Las nuevas fronteras del “pensamiento crítico” 

 

La polémica occidentalista contra el islam, tiene varios matices. Al lado de los teóricos de la naturaleza intrínsecamente violenta de la fe coránica, existen también las versiones “suaves” que reprochan al islam la demostrada incompatibilidad con la modernidad tolerante, plural, respetuosa de los derechos individuales.

 

El Papa Francisco nunca ha optado por la postura del “gran preceptor” del islam, encargado de favorecer su adaptación a la modernidad multicultural y multirreligiosa. El Papa y sus colaboradores nunca han tenido la intención de pasar por aquellos que “dan lecciones” al Islam. El obispo de Roma sabe muy bien que entre sus competencias no está la de convertirse en “maieuta” de la reforma “ilustrada” de la cultura islámica.

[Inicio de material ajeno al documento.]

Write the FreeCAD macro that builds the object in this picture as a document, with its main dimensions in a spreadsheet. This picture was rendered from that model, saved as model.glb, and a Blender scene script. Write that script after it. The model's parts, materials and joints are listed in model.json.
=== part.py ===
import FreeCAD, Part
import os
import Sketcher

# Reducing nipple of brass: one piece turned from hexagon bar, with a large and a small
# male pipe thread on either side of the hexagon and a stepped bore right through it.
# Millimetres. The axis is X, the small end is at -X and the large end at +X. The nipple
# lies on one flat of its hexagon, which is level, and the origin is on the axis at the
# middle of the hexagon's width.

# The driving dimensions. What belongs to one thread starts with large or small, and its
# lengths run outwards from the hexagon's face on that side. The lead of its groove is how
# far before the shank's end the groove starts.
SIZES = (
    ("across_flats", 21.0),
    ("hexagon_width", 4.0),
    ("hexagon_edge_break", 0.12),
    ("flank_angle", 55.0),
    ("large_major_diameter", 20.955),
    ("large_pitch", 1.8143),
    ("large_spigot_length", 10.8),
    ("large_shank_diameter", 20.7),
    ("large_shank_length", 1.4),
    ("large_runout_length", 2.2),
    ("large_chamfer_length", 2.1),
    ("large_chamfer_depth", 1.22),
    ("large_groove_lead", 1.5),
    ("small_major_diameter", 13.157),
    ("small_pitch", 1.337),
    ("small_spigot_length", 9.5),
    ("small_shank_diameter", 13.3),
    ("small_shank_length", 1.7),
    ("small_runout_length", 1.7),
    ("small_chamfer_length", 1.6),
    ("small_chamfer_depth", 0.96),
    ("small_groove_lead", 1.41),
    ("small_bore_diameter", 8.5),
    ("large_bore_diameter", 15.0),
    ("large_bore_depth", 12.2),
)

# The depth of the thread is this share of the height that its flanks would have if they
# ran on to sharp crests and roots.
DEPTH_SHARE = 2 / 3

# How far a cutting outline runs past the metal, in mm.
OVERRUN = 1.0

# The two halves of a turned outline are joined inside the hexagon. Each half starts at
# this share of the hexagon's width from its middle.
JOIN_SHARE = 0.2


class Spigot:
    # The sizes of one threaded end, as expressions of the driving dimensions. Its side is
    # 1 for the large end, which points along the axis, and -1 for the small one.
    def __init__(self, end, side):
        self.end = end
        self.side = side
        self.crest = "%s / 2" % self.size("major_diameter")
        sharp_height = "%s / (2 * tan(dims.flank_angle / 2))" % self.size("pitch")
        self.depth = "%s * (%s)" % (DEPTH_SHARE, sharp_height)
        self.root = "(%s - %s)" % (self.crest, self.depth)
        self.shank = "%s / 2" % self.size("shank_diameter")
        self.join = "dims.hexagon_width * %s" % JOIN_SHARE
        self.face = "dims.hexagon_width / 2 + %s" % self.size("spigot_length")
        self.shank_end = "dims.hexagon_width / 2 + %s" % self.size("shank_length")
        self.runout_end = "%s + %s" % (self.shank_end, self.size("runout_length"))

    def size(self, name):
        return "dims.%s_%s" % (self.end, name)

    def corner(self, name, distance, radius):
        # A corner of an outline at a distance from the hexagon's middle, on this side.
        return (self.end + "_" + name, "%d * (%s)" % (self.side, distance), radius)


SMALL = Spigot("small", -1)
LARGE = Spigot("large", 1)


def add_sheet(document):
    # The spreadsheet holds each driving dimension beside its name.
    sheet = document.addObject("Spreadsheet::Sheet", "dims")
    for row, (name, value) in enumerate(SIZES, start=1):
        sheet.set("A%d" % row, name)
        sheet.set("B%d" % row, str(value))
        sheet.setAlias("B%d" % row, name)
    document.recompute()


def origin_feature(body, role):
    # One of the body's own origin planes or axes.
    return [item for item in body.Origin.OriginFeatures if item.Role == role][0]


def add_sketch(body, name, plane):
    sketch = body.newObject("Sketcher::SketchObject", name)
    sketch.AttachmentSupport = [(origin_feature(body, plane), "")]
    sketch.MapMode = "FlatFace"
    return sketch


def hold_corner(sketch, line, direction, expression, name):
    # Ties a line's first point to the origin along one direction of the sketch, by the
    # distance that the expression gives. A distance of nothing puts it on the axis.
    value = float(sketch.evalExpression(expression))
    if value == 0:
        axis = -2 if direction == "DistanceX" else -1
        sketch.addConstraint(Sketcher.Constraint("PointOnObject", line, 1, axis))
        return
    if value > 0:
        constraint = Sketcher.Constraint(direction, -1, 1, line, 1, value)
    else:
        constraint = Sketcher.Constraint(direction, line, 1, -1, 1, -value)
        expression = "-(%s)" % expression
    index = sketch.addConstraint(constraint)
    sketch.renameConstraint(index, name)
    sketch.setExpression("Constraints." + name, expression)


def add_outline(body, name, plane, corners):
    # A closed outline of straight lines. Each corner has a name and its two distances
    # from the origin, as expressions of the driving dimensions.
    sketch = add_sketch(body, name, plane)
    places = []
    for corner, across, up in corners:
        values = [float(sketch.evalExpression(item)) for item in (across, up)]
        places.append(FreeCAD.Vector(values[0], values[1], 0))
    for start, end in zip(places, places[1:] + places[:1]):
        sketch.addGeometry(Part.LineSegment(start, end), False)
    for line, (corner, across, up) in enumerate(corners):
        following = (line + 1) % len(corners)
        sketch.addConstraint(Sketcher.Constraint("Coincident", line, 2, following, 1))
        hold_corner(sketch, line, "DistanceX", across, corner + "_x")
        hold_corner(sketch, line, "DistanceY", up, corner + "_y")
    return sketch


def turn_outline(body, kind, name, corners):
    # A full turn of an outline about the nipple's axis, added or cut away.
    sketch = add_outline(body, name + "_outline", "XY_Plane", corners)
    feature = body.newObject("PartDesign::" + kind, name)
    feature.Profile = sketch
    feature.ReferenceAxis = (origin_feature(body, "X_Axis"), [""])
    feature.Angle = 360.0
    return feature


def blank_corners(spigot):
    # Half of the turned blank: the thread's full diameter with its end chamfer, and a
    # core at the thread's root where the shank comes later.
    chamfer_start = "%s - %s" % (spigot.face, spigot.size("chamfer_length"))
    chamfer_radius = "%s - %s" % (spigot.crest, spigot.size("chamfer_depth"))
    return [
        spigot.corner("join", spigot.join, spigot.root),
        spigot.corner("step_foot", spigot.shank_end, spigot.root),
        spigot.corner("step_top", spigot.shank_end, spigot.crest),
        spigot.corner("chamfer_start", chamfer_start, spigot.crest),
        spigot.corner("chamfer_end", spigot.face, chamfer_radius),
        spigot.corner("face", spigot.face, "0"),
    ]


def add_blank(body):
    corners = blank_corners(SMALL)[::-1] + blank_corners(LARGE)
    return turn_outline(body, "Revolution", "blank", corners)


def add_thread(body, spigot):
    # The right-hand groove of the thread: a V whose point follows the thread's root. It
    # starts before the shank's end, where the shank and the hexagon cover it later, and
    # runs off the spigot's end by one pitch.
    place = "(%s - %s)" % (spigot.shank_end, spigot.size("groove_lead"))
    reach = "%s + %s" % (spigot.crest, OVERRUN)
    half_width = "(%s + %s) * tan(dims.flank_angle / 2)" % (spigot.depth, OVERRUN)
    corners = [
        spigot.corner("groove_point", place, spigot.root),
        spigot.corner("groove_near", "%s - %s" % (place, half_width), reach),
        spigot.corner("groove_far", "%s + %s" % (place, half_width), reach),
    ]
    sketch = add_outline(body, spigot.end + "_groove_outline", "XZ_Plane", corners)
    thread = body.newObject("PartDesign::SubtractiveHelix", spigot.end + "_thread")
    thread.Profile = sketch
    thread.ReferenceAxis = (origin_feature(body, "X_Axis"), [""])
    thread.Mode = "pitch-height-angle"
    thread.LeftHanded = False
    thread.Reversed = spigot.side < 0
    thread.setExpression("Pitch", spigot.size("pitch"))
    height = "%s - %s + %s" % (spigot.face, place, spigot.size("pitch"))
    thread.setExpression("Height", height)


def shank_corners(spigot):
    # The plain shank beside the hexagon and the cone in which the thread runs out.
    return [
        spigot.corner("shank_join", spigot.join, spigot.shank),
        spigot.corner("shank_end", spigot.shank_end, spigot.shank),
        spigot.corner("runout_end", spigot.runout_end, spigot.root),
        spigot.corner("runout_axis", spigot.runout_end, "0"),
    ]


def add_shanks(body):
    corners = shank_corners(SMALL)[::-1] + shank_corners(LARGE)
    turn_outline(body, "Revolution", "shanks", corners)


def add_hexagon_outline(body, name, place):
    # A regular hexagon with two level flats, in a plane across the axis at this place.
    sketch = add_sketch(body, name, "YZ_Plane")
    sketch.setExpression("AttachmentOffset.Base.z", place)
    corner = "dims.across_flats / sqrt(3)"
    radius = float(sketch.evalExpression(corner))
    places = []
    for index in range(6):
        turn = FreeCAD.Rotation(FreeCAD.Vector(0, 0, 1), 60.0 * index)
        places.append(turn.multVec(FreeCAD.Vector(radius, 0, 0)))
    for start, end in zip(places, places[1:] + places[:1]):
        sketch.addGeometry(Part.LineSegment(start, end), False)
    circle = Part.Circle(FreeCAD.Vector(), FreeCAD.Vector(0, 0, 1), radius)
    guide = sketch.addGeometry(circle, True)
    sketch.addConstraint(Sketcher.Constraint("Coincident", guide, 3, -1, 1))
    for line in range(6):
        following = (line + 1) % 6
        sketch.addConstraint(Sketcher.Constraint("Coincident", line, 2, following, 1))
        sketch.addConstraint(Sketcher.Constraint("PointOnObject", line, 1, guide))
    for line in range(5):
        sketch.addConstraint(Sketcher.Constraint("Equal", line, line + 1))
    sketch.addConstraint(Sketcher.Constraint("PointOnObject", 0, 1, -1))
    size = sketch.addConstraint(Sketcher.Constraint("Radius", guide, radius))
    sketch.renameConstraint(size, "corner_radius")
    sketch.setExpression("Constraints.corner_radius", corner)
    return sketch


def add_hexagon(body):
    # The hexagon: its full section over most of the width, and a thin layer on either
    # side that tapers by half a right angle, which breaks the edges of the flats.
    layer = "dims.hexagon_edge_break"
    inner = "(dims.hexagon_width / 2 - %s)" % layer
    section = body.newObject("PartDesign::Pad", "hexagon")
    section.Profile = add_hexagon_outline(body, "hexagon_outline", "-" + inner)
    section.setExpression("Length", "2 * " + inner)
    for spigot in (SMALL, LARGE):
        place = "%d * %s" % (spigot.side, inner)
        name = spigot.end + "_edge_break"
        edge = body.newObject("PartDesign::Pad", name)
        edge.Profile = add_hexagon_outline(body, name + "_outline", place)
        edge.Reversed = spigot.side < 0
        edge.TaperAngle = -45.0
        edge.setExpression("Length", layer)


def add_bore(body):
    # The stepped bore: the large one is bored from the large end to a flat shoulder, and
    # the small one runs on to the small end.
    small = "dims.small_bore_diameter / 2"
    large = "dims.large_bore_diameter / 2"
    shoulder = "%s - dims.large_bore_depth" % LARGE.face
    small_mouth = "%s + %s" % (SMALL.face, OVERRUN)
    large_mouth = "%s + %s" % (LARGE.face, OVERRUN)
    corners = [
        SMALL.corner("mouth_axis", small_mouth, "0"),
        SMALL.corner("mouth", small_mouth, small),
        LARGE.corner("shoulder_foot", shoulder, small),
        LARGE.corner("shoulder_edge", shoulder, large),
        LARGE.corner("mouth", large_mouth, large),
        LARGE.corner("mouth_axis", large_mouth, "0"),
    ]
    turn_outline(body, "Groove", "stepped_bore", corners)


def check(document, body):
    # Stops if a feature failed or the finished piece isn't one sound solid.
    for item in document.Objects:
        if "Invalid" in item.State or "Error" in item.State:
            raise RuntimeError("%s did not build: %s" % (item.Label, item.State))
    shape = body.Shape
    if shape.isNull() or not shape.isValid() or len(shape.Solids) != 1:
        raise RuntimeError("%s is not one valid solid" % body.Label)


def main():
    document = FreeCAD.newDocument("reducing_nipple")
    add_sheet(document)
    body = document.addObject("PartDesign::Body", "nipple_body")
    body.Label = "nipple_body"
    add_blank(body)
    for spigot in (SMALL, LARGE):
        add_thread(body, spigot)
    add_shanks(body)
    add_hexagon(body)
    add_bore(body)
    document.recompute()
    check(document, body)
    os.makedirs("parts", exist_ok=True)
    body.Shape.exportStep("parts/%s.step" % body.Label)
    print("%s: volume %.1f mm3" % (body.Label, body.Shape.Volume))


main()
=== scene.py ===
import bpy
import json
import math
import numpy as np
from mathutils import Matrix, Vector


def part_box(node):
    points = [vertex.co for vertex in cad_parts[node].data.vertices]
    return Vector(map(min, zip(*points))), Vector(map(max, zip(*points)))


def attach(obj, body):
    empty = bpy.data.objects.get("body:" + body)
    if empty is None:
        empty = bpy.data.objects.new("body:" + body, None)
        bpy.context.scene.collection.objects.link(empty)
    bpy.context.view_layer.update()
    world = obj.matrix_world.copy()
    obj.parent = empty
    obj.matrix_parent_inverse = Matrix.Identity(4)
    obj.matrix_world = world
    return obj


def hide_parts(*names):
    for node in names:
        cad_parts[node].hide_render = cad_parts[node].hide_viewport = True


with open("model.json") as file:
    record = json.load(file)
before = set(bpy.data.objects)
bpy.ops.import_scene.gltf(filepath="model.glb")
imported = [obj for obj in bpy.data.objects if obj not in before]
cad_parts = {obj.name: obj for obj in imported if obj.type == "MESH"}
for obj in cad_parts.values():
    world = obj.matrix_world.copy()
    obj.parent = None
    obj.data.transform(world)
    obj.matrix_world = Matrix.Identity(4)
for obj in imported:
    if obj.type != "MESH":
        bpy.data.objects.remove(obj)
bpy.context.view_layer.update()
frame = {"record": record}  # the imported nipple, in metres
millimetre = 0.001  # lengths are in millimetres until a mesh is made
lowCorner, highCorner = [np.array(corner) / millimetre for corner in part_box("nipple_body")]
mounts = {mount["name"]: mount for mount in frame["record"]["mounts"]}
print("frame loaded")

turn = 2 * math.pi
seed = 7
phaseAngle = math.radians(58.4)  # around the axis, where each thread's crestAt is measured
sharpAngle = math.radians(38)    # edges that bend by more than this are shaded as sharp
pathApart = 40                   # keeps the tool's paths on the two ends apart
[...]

Tal vez precisamente por este motivo, el documento de Abu Dhabi se presenta como un mapa compartido, sin reservas y sin resistencias incluso por parte musulmana, sobre cómo caminar juntos y vivir la fe en Dios en el actual contexto del mundo. Mientras tanto, sin llamar a nuevas Cruzadas ni a nuevas Guerras Santas, en el documento suscrito por con el Gran Imán se afirma la sustancial sintonía en la intención de custodiar la Ley natural. Como sucedió en los años noventa, en la época de Juan Pablo II, cuando la Santa Sede y los países islámicos hicieron un frente común contra las políticas abortistas en las conferencias de la ONU en El Cairo (1994) y de Pekín (1995).

 

En el texto que firmaron juntos el Papa Francisco y el Imán al Tayyeb se repite que la injusticia y la distribución injusta de los recursos naturales «han generado, y siguen haciéndolo, enormes cantidades de enfermos, de necesitados y de muertos, provocando crisis letales», que la familia es «esencial» como núcleo fundamental de la sociedad y de la humanidad, para «dar a la luz hijos, crecerlos, educarlos, ofrecerles una moral sólida»; que la vida es un don del Creador «que nadie tiene el derecho de quitar, amenazar o manipular a su gusto», don que hay que defender «desde su inicio hasta su muerte natural», contrarrestando incluso «el aborto y la eutanasia, y las políticas que apoyen todo esto». Así, sin temer exponerse a acusaciones de oscurantismo, el Papa y el Imán experimentan el redescubrimiento de la fraternidad de los hijos de Dios, incluso como reserva de pensamiento crítico frente a las nuevas idolatrías individualistas y liberales que inundan el tiempo de la globalización.